OK, I got it. People were out there freezing with not so much as a blanket and here I was whining about an Xbox - my kids' Xbox, but a luxury item nevertheless that they didn't need to get through a cold winter's night.
No, we were warm. We had blankets and down comforters and a roof over our heads. We had a home with plenty of food and things to do even without the magic of technology.
A few minutes later, Rita and Jim McGrane walked through the substation door. Their son, Deputy James McGrane Jr., had worked here, and now a granite memorial bearing his likeness stands just outside. A few miles west of the substation on a drizzly cold March 22, 2006, night, he had been shot in the face and left to die on a dark mountain road.
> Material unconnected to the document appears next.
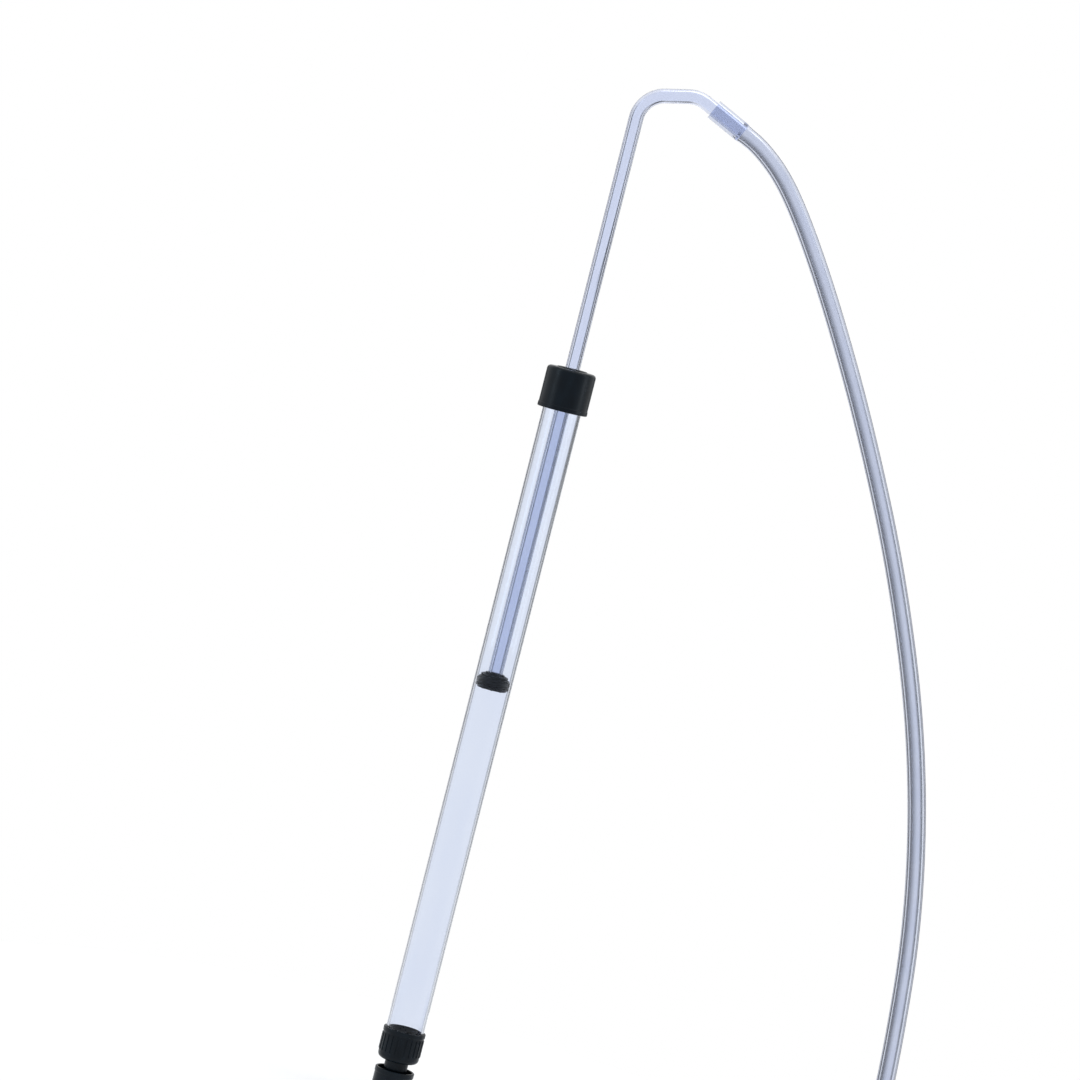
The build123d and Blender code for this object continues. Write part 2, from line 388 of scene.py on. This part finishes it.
def mix_shaders(tree, amount, first, second, output):
    """output gets first where amount is 0 and second where it is 1."""
    mix = tree.nodes.new("ShaderNodeMixShader")
    tree.links.new(amount, mix.inputs["Fac"])
    tree.links.new(first, mix.inputs[1])
    tree.links.new(second, mix.inputs[2])
    tree.links.new(mix.outputs["Shader"], tree.nodes[output].inputs["Surface"])


def add_bump(tree, shader, height, strength, distance):
    node = tree.nodes.new("ShaderNodeBump")
    node.inputs["Strength"].default_value = strength
    node.inputs["Distance"].default_value = distance
    tree.links.new(height, node.inputs["Height"])
    tree.links.new(node.outputs["Normal"], shader.inputs["Normal"])


def add_absorption(tree, colour, density):
    """Deeper colour where the eye looks through more plastic, as at a tube's edges."""
    absorb = tree.nodes.new("ShaderNodeVolumeAbsorption")
    absorb.inputs["Color"].default_value = (*colour, 1)
    absorb.inputs["Density"].default_value = density
    tree.links.new(absorb.outputs["Volume"], tree.nodes["Material Output"].inputs["Volume"])


def make_clear_plastic(name, dark, light, absorbed, density, roughness):
    """Clear extruded tube: faint draw lines along it, and light scuffs that dull it a little."""
    material, tree, shader, vector = start_material(name)
    shader.inputs["Transmission Weight"].default_value = 1.0
    shader.inputs["IOR"].default_value = 1.49
    shader.inputs["Specular Tint"].default_value = (0.35, 0.37, 0.40, 1)
    cloud = noise(tree, vector, 60.0, stretch=(1, 1, 0.25))
    tree.links.new(tint(tree, between(tree, cloud, 0, 1), dark, light), shader.inputs["Base Color"])
    scuffs = noise(tree, vector, 110.0, stretch=(1, 1, 0.12), detail=3.0, rough=0.6)
    tree.links.new(between(tree, scuffs, *roughness, start=0.45, end=0.75), shader.inputs["Roughness"])
    draw_lines = noise(tree, vector, 90.0, stretch=(1, 1, 0.02), detail=1.0)
    add_bump(tree, shader, draw_lines, strength=0.03, distance=0.0003)
    add_absorption(tree, absorbed, density)
    return material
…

The McGranes told me how sorry they were to hear about my break-in. Rita McGrane, ever gracious even in the face of her tragedy, gave me one of her warm hugs.
So, OK, I got that one, too.
This Christmas would be the McGranes' second one without their son, and she was hugging me because I had lost a lousy toy.
I still had all six of my kids. We'd still have Christmas, just a few presents short. And whatever thug had benefited from our loss, well, maybe he'd get a different lesson from the universe someday, too.